Personal information
- Date of birth: 1 January 1976 (age 49)
- Place of birth: Isparta, Turkey
- Height: 1.80 m (5 ft 11 in)
- Position: Centre back

Youth career
- 1984–1989: TV Asberg
- 1989–1994: Bayer Uerdingen

Senior career*
- Years: Team / Apps / (Gls)
- 1994–1996: Bayer Uerdingen / 33 / (0)
- 1996–2003: Fenerbahçe / 165 / (1)
- 2003–2004: 1. FC Köln / 25 / (1)
- 2004–2007: Beşiktaş / 43 / (2)
- Total:  / 266 / (4)

International career
- 1999: Germany / 2 / (0)

= Mustafa Doğan =

German footballer (born 1976)

Mustafa Doğan (born 1 January 1976) is a German former professional footballer who played as a central defender. During his professional career, he played for teams in both Turkey, the country of his birth, and Germany, representing the Germany national team in 1999.

== Club career ==
A native of the village of Dedeçam, in Yalvaç district, Isparta, Doğan started his career playing for TV Asberg, a small German club. At 13, he signed his first professional contract, with KFC Uerdingen 05, having made his first-team debut on 15 May 1994, in a second division match at Wuppertaler SV.

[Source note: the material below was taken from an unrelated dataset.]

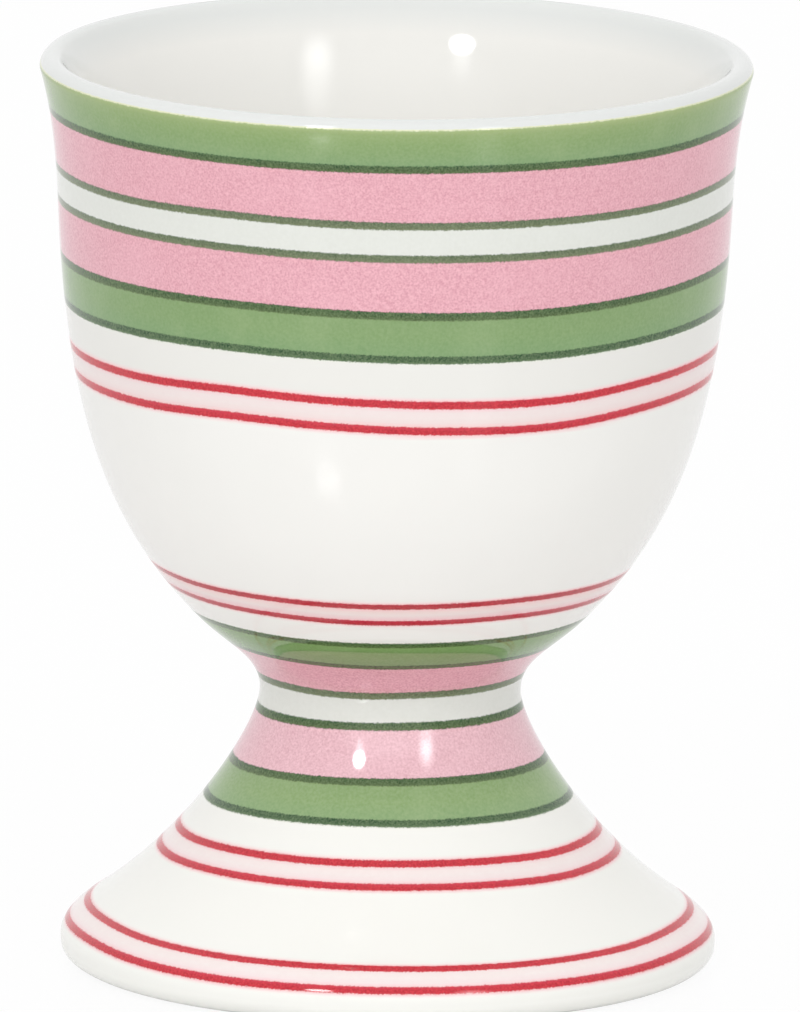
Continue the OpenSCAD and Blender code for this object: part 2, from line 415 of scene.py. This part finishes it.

In 1996, Doğan transferred to Istanbul's Fenerbahçe SK. He stayed there for seven years, the first five as a starter, then switched back to Germany, signing with Bundesliga outfit 1. FC Köln. On 18 October 2003, he netted his sole top flight goal, in a 1–0 home win against SC Freiburg.

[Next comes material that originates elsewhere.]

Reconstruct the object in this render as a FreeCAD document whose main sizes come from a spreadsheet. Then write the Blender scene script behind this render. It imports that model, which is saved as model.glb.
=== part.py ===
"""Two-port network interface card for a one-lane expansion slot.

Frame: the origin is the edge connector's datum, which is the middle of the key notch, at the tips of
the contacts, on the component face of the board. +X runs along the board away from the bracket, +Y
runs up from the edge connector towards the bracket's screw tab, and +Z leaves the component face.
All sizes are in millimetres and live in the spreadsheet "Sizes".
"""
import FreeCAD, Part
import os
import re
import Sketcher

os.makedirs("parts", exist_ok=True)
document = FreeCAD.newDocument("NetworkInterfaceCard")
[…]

Beşiktaş J.K. took it upon themselves to bring the defender back to the Turkish first division and signed Doğan in 2004–05. Hampered by several injuries, he retired in 2007, at 31.

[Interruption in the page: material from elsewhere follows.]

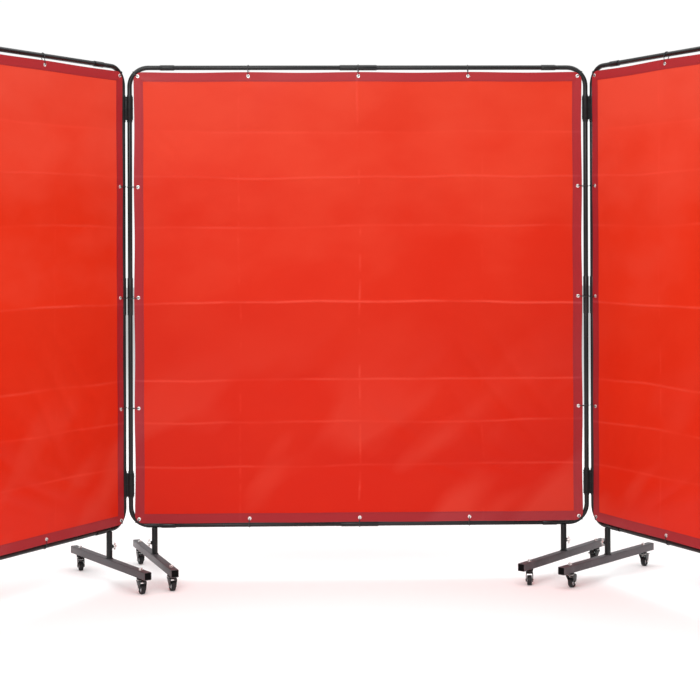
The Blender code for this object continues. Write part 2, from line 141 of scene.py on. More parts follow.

== International career ==
After also having represented Germany's U21, Doğan was fully capped twice by his adoptive nation in 1999, the first in July, a 2–0 defeat with the United States in the FIFA Confederations Cup, playing his second and last three months later in a UEFA Euro 2000 qualifier against, of all the teams, Turkey. A goalless home draw was the outcome.

== Media career ==
After retiring, Doğan worked as football commentator for Turkish sports television NTV Spor.